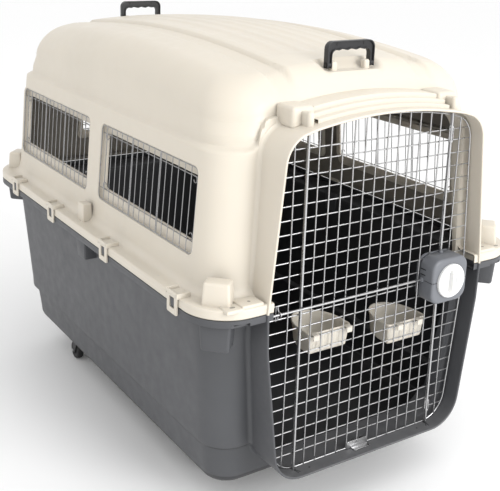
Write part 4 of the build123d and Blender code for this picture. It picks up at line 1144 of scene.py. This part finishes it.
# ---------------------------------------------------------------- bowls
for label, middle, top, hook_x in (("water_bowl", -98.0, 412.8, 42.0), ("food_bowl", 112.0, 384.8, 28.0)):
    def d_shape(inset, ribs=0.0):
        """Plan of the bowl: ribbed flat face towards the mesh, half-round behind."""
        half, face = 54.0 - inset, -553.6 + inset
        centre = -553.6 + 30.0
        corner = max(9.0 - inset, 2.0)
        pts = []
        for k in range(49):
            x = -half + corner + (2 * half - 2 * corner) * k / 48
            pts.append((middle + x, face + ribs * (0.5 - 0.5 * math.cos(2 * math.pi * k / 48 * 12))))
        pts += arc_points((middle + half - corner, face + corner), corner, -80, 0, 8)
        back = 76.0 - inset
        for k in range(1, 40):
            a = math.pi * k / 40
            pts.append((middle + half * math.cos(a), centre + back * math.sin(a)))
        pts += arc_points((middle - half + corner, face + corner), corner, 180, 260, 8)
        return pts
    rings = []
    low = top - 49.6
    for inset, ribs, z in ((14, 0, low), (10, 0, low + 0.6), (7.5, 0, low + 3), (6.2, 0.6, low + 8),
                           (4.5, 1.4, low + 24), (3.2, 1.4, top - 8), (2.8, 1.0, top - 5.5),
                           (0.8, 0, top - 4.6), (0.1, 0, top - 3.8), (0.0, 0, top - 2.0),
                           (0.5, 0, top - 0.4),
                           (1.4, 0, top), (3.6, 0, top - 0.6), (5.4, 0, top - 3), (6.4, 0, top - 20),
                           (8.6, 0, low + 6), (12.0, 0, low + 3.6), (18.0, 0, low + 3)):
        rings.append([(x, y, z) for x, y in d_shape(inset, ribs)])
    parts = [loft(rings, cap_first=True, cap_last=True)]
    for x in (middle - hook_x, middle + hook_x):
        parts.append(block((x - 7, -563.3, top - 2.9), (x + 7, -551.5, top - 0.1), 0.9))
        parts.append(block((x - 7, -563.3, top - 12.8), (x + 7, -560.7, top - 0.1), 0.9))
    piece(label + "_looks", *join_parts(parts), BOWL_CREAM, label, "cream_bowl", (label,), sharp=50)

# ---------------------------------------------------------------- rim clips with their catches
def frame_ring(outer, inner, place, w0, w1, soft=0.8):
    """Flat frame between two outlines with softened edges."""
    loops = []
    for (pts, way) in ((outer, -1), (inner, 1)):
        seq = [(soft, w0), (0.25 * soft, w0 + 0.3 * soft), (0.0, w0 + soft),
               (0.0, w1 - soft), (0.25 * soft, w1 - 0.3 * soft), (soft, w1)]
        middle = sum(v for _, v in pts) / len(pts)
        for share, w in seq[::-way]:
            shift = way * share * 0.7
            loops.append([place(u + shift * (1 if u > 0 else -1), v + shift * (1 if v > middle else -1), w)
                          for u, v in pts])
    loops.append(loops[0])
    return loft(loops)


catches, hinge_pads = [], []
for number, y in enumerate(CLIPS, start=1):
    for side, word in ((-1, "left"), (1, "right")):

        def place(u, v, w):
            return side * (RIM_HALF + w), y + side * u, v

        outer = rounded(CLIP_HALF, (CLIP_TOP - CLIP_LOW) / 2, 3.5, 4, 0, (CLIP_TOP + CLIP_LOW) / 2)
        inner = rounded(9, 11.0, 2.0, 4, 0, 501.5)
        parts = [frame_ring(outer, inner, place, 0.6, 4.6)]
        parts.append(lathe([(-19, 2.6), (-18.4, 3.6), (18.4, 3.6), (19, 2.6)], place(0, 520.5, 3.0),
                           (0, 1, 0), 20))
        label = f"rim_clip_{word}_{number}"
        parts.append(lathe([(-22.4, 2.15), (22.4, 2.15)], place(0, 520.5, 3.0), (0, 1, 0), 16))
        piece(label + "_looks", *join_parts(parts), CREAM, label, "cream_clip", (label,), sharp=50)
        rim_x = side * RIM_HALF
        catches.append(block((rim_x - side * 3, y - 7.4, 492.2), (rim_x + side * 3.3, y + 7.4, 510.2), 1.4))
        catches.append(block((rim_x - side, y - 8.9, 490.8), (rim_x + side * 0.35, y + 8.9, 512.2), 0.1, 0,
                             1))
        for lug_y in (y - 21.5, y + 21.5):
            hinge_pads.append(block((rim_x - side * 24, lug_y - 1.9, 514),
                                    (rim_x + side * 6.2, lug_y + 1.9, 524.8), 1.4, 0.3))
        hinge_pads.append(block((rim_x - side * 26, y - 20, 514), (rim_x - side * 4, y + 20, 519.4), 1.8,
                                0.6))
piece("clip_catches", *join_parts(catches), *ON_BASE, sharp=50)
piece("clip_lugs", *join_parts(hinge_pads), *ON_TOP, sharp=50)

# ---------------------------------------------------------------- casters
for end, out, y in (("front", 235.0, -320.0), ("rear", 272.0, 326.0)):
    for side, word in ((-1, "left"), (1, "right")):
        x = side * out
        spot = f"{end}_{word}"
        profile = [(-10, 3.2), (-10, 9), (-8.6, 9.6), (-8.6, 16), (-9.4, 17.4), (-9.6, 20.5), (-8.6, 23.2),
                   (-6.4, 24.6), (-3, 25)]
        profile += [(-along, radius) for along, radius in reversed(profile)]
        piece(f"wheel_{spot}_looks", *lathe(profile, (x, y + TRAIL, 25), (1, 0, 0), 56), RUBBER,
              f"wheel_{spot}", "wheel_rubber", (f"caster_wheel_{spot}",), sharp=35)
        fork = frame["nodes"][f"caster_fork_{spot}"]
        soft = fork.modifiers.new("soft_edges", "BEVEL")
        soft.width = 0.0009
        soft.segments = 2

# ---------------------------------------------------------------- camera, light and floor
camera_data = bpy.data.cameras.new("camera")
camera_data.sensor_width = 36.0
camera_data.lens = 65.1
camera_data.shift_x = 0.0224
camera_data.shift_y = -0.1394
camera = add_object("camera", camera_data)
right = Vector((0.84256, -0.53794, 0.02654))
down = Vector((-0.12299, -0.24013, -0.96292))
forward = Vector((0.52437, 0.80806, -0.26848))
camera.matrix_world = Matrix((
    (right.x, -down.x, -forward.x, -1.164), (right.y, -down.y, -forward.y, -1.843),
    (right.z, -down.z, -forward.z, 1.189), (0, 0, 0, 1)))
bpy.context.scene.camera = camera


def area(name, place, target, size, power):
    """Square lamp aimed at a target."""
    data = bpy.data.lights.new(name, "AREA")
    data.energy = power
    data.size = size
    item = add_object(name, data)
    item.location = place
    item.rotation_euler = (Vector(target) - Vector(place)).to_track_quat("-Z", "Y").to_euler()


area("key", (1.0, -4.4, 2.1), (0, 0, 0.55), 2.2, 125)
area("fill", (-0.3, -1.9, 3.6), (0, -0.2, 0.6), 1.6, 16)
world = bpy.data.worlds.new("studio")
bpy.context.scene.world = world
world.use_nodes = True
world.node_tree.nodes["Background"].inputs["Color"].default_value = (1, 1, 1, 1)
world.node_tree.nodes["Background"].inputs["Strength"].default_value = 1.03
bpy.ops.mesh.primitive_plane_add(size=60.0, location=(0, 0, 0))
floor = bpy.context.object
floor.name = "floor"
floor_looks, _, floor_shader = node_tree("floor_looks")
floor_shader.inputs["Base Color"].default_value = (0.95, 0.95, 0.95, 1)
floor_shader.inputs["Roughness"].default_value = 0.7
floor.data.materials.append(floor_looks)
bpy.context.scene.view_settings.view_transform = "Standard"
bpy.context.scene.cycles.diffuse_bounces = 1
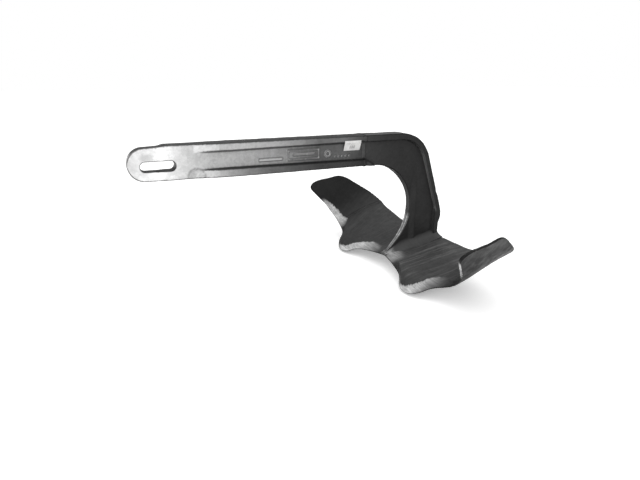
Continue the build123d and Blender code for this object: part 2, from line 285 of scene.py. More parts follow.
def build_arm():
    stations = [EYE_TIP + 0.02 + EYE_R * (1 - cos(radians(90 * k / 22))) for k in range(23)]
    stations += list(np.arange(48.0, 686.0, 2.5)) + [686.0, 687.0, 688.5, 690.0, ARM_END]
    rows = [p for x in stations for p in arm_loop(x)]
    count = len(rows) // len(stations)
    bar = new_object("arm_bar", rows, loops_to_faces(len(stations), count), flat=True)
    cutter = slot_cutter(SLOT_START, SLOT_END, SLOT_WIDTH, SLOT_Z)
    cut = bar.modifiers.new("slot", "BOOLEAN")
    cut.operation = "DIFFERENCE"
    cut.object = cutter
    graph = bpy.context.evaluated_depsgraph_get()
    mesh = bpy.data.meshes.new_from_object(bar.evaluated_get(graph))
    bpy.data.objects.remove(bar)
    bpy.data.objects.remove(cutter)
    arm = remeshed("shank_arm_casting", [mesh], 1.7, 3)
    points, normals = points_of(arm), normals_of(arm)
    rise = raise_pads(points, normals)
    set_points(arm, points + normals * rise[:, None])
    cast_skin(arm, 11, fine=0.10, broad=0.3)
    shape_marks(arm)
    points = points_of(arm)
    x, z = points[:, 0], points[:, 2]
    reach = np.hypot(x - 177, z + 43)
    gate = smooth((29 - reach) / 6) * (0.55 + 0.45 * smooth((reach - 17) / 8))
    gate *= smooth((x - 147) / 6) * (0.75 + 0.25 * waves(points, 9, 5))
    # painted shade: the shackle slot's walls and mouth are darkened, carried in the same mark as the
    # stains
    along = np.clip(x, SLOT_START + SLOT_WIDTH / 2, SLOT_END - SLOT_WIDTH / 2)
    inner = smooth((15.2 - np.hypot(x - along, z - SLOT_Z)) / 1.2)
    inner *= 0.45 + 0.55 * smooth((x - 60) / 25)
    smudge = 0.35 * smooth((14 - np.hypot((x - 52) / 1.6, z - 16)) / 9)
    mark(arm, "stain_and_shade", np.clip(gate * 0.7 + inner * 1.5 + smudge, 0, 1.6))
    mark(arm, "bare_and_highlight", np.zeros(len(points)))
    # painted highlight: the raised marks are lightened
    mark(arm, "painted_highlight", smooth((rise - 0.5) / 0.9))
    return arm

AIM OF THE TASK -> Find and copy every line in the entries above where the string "code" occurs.

RESULT FOR THIS TASK ->
Write part 4 of the build123d and Blender code for this picture. It picks up at line 1144 of scene.py. This part finishes it.
Continue the build123d and Blender code for this object: part 2, from line 285 of scene.py. More parts follow.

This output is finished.